• **The request**
Count the lines in the records below that contain the word "kinematic", and reply with only that number.

• **Excerpted data**

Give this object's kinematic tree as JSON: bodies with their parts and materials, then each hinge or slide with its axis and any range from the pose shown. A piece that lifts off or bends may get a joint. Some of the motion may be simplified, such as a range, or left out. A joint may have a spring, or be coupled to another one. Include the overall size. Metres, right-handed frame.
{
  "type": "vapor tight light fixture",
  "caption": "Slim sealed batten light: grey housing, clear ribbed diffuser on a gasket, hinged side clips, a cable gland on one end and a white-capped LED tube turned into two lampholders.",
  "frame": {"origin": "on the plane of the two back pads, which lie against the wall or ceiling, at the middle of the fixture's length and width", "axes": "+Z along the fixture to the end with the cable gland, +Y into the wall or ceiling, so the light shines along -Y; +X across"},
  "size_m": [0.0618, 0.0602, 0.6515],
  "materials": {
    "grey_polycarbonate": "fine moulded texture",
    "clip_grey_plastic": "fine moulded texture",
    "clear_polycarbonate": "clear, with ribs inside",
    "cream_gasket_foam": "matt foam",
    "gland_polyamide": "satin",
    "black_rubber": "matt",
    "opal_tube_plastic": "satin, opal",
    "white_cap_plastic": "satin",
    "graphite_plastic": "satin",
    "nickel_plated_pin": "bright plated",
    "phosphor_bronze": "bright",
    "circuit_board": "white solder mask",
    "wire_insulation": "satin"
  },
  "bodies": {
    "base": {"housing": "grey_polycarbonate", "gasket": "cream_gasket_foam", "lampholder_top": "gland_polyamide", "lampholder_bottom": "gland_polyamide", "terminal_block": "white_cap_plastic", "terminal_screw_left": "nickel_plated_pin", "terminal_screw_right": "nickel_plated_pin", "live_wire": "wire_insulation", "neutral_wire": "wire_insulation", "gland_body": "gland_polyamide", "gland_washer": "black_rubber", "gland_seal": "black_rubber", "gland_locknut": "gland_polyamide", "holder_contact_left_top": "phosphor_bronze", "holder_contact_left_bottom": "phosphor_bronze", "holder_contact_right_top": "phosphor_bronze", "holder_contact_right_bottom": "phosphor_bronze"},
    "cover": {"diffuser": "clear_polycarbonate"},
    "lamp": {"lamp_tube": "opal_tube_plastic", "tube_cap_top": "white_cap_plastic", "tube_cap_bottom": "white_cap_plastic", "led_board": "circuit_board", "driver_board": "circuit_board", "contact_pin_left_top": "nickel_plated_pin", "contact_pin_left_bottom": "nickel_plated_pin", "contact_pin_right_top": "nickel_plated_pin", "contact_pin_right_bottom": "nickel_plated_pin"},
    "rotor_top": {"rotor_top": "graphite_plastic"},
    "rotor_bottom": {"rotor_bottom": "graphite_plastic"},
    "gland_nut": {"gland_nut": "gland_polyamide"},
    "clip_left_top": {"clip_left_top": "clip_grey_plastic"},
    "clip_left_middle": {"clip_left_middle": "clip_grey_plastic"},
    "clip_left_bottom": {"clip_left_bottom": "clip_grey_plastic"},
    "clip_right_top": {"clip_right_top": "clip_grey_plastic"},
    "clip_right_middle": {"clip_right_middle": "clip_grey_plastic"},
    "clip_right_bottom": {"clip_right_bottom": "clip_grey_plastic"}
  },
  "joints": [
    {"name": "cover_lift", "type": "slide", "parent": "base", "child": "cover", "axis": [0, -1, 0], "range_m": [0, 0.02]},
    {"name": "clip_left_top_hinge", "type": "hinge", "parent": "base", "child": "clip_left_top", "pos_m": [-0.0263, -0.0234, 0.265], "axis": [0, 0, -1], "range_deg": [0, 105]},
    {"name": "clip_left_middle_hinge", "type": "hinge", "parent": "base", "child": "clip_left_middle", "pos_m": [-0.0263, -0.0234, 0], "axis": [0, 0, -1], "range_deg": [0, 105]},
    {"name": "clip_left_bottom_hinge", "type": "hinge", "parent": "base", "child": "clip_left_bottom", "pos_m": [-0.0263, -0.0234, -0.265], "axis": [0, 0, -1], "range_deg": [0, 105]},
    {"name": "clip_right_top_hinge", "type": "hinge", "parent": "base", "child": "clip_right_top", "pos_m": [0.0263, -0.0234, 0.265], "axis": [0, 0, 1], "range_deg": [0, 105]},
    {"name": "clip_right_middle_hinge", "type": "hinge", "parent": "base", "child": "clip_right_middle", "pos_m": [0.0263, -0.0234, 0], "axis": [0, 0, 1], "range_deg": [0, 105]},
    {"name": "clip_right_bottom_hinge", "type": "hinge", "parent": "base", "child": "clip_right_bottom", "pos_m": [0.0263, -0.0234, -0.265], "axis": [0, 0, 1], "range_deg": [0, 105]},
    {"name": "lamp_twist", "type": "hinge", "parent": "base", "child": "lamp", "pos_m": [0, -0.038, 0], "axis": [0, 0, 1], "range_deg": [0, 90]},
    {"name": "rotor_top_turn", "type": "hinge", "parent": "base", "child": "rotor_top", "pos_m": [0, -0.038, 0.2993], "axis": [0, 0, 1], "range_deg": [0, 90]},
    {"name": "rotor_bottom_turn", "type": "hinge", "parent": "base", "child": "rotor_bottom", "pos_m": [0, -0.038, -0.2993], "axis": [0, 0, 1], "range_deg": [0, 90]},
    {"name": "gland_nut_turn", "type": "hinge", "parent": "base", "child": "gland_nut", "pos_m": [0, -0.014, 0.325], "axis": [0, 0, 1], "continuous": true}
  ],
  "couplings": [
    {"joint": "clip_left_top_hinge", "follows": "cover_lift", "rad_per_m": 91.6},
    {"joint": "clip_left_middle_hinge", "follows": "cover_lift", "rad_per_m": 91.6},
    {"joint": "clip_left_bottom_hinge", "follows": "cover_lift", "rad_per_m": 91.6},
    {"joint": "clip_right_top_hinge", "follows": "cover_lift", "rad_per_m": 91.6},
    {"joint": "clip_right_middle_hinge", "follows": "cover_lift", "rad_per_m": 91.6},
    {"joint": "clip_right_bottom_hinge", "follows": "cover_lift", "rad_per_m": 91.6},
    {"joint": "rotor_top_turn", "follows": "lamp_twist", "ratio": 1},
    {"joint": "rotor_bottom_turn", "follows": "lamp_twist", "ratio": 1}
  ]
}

--

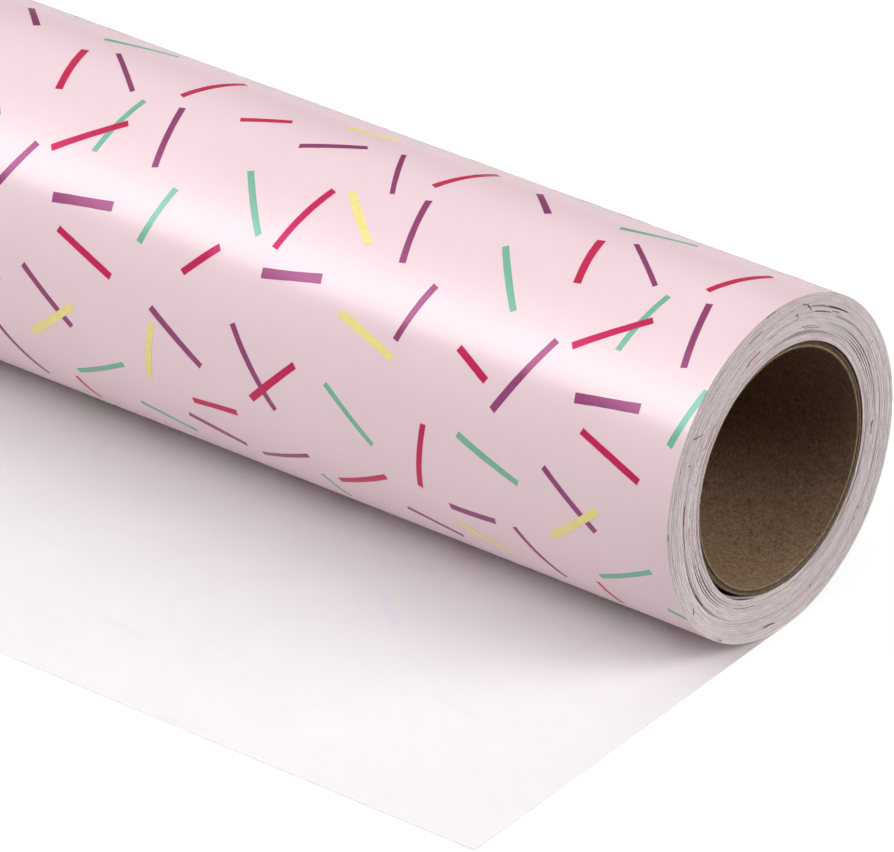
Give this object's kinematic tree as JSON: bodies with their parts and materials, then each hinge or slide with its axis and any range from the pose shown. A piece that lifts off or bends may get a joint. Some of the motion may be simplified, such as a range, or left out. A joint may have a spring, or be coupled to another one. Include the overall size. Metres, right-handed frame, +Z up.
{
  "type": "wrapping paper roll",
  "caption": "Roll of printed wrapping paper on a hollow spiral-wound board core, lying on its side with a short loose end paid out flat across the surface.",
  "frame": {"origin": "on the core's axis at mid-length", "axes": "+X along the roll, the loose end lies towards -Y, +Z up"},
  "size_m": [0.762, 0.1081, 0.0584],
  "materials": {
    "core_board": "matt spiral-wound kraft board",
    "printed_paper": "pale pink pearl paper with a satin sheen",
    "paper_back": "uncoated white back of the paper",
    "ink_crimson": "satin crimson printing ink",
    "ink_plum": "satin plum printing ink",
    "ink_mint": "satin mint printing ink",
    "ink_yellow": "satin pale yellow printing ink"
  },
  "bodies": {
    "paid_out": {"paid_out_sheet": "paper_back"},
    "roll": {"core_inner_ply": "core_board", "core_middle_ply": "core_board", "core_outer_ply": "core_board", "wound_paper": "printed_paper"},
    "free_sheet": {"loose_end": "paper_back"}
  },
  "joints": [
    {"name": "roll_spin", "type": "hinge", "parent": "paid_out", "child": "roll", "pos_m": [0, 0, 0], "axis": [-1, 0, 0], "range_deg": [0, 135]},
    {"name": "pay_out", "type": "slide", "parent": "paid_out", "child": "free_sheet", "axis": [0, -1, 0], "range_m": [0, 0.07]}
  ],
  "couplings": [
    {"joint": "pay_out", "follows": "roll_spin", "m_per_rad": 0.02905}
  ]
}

• **The solution**
2